**WHAT THE TASK REQUIRES:**
Check each line below for the word "scene", and copy those that have it.
•••
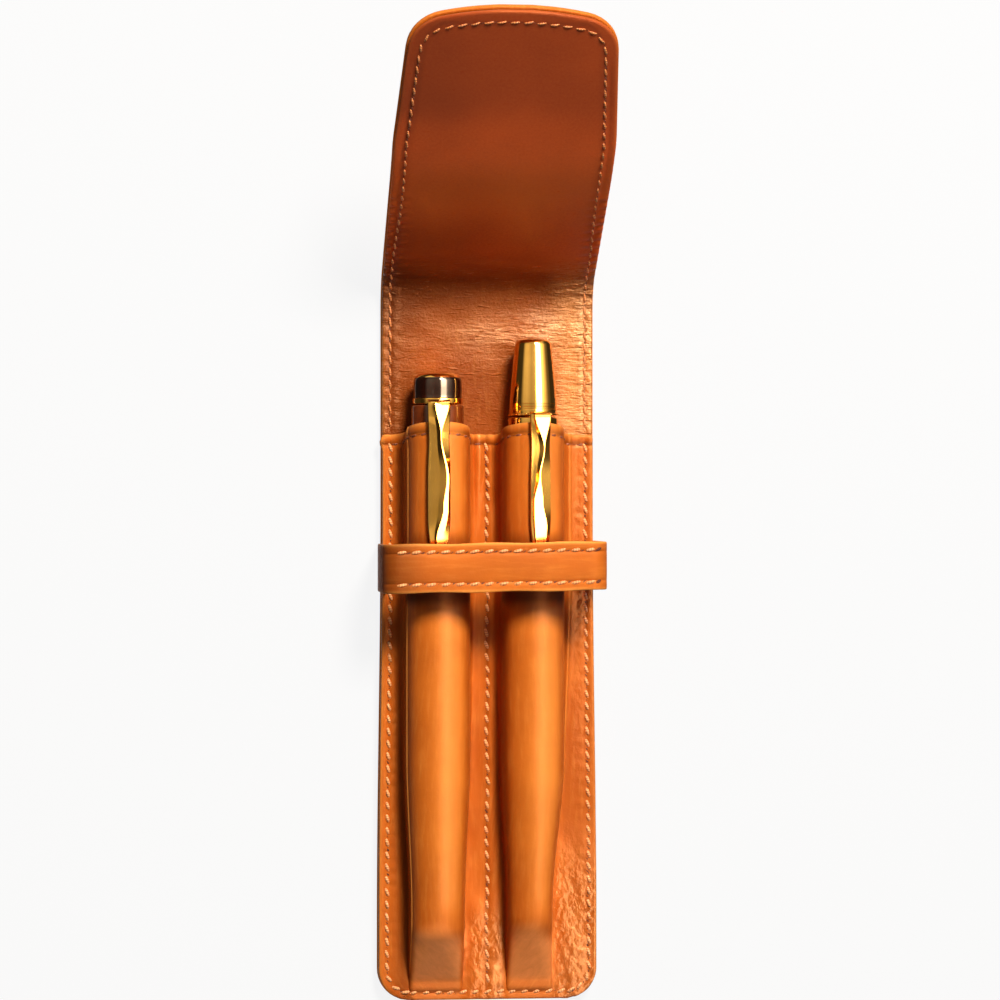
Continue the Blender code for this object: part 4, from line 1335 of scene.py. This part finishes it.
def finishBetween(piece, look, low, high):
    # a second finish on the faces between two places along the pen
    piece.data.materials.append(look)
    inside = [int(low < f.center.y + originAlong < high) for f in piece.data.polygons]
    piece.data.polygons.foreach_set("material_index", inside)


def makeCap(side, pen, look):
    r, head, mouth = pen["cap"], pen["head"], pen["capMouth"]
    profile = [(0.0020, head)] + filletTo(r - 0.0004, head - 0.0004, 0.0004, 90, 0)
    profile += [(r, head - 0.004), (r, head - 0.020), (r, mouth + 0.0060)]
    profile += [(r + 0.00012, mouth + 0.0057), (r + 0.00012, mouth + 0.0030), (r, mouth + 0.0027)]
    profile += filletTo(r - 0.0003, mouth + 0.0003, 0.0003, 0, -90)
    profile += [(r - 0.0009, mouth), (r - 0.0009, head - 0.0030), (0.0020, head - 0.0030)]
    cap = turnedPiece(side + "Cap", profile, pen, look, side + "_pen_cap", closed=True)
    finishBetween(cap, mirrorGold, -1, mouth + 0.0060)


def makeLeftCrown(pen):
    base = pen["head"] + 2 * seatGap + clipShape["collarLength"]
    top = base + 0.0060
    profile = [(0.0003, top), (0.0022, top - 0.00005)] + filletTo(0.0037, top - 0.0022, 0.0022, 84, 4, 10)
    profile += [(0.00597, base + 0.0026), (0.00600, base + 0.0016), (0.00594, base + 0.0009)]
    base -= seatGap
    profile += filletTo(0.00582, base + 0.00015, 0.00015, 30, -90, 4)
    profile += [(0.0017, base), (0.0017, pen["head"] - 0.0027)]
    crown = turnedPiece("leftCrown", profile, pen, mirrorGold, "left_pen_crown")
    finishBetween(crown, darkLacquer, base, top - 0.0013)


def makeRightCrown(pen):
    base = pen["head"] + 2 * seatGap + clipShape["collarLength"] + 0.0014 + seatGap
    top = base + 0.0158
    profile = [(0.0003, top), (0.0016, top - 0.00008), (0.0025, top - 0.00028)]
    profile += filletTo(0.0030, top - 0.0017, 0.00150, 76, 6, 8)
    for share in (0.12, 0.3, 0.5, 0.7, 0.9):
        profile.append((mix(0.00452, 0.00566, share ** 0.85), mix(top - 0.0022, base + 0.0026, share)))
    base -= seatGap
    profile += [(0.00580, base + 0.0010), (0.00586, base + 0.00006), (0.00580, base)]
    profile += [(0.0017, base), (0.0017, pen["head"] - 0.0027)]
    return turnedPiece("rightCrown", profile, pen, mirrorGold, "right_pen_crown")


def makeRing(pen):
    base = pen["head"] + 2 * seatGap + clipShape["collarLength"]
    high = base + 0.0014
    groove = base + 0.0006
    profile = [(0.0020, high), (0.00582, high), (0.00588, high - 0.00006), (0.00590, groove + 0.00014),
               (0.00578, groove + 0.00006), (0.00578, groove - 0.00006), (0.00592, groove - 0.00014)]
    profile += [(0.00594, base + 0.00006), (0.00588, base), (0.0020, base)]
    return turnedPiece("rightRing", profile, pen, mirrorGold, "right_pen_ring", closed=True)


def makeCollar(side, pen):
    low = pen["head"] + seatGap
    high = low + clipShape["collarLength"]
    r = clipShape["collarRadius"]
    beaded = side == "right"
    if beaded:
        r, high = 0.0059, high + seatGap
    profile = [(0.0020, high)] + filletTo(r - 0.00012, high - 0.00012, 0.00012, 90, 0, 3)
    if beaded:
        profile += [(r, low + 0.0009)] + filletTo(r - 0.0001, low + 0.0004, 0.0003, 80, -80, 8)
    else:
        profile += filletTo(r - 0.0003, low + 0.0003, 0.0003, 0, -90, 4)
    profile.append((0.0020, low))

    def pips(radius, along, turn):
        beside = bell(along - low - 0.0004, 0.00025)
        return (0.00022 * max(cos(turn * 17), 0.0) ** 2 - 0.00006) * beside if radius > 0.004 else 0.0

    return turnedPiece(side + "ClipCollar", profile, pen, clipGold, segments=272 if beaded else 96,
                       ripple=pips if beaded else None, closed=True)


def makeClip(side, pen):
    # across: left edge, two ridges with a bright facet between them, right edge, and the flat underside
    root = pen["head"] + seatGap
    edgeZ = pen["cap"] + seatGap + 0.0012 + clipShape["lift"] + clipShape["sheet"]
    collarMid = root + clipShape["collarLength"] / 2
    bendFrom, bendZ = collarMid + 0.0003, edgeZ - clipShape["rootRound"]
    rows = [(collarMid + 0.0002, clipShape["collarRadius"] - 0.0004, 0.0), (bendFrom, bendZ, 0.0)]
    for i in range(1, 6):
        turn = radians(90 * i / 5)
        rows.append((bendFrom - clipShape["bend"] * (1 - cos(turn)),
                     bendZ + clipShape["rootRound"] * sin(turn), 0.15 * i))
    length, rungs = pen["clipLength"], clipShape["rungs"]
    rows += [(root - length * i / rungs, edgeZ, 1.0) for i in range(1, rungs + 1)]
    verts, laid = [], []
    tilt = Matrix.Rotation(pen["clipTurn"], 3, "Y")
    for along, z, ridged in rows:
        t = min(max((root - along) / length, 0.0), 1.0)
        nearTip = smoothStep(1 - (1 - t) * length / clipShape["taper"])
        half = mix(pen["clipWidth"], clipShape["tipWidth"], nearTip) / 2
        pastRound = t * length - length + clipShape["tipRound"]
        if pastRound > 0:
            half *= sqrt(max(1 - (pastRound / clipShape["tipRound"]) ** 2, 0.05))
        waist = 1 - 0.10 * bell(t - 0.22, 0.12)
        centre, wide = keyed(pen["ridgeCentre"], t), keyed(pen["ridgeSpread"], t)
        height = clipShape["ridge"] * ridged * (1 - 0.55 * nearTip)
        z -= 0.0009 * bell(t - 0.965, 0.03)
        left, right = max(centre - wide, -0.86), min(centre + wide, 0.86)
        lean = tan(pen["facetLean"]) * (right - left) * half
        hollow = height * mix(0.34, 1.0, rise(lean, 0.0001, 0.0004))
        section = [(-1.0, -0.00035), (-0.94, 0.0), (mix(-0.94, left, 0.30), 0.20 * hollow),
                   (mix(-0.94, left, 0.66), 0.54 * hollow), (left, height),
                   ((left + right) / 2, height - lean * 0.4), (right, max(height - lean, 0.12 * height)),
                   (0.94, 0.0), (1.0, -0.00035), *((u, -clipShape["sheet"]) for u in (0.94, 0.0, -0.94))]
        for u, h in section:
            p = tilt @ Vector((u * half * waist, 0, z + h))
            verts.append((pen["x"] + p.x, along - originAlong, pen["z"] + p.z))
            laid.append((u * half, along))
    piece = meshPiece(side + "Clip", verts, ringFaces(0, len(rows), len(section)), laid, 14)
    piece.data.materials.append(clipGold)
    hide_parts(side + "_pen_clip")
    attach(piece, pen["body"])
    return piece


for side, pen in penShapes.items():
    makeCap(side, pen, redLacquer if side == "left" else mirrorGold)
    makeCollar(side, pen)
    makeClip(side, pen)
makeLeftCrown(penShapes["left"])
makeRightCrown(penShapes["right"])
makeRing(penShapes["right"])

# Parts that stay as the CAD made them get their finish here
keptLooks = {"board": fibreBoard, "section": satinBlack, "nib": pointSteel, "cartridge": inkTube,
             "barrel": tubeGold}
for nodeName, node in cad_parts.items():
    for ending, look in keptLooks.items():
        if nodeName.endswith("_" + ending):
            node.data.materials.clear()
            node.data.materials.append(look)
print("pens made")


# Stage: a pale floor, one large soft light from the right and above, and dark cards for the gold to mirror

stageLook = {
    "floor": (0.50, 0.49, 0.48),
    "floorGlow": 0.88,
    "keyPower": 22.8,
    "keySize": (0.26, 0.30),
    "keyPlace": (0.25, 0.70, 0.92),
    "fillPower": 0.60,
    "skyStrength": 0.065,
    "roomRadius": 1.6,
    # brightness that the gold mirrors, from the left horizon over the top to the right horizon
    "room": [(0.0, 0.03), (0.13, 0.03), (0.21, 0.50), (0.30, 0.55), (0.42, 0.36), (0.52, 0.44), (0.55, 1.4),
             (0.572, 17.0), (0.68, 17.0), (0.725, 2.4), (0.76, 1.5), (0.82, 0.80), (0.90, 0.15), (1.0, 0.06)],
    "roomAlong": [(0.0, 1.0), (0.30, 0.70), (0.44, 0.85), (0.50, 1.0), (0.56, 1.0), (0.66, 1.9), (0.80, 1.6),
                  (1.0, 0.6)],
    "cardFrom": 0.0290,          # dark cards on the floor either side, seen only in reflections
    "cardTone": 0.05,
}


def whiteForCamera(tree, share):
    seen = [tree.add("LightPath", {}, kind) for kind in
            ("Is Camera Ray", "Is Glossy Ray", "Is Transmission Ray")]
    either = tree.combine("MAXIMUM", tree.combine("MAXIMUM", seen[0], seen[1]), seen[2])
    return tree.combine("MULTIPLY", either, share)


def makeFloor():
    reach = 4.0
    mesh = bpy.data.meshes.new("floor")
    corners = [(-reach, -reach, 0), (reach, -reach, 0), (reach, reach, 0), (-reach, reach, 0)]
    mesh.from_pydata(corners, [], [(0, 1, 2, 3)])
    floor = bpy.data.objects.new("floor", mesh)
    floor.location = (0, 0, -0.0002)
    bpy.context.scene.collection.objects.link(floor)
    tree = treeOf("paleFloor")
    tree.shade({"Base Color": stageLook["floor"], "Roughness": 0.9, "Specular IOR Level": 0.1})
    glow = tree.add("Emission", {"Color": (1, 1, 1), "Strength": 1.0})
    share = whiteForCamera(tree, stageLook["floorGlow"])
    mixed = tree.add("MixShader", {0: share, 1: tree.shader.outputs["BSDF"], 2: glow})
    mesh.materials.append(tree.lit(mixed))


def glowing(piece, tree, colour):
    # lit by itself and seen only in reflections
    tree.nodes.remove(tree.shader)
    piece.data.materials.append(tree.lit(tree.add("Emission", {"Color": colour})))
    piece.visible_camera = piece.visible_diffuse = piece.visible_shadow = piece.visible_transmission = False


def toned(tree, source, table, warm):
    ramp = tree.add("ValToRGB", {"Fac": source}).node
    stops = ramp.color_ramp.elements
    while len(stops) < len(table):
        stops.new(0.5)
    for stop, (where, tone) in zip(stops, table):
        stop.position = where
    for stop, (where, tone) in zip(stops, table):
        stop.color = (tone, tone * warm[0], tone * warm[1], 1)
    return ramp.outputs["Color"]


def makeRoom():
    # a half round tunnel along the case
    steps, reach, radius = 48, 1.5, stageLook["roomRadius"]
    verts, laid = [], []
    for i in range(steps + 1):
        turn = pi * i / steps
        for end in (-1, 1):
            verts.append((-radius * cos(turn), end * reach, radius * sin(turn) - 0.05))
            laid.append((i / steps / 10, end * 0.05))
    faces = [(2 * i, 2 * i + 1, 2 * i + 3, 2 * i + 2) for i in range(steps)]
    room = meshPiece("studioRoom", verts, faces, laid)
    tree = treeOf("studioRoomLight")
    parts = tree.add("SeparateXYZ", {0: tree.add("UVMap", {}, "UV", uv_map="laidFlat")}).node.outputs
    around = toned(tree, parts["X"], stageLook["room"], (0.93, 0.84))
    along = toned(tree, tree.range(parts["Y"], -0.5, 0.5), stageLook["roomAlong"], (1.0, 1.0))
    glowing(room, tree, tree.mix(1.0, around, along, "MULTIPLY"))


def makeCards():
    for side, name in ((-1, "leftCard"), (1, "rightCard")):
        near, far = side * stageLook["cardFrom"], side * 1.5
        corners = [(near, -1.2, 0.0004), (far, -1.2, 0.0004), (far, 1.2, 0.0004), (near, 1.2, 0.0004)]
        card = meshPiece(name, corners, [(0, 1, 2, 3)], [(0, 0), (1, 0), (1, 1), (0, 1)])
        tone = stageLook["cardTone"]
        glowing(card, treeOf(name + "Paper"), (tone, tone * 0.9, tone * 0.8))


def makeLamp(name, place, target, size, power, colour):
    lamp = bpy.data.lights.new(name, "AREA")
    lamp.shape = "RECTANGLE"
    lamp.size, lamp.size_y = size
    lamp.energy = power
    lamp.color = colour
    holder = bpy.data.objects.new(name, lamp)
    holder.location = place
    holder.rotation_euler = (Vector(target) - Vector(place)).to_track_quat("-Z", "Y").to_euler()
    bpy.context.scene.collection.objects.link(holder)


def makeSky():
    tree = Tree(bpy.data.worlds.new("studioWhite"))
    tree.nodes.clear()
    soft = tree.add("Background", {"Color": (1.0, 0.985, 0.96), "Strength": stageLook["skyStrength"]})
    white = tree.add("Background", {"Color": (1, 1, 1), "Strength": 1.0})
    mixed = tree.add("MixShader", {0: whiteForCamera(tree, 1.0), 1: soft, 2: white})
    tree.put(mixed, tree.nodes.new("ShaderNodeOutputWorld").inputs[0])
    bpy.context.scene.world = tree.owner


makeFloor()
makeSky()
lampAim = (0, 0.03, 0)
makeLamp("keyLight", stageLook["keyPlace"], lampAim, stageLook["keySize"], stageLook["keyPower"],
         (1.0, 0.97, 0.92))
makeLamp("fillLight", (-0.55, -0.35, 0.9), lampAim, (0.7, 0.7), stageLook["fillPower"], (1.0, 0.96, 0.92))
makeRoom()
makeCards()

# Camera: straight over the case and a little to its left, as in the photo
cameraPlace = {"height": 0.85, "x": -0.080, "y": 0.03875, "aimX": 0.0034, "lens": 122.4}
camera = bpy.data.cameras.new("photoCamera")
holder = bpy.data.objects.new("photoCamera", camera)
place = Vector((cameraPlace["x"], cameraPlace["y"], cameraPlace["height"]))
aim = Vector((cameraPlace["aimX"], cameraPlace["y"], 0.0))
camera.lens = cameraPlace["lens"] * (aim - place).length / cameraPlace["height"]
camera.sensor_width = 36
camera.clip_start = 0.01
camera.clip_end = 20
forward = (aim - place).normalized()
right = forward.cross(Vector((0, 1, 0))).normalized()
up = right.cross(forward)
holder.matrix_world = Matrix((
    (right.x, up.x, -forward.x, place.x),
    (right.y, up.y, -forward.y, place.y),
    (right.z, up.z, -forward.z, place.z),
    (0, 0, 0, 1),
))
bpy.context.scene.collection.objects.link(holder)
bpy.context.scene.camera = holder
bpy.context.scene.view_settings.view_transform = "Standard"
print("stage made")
•••
**ANSWER TO THE EXERCISE:**
Continue the Blender code for this object: part 4, from line 1335 of scene.py. This part finishes it.
    bpy.context.scene.collection.objects.link(floor)
    bpy.context.scene.collection.objects.link(holder)
    bpy.context.scene.world = tree.owner
bpy.context.scene.collection.objects.link(holder)
bpy.context.scene.camera = holder
bpy.context.scene.view_settings.view_transform = "Standard"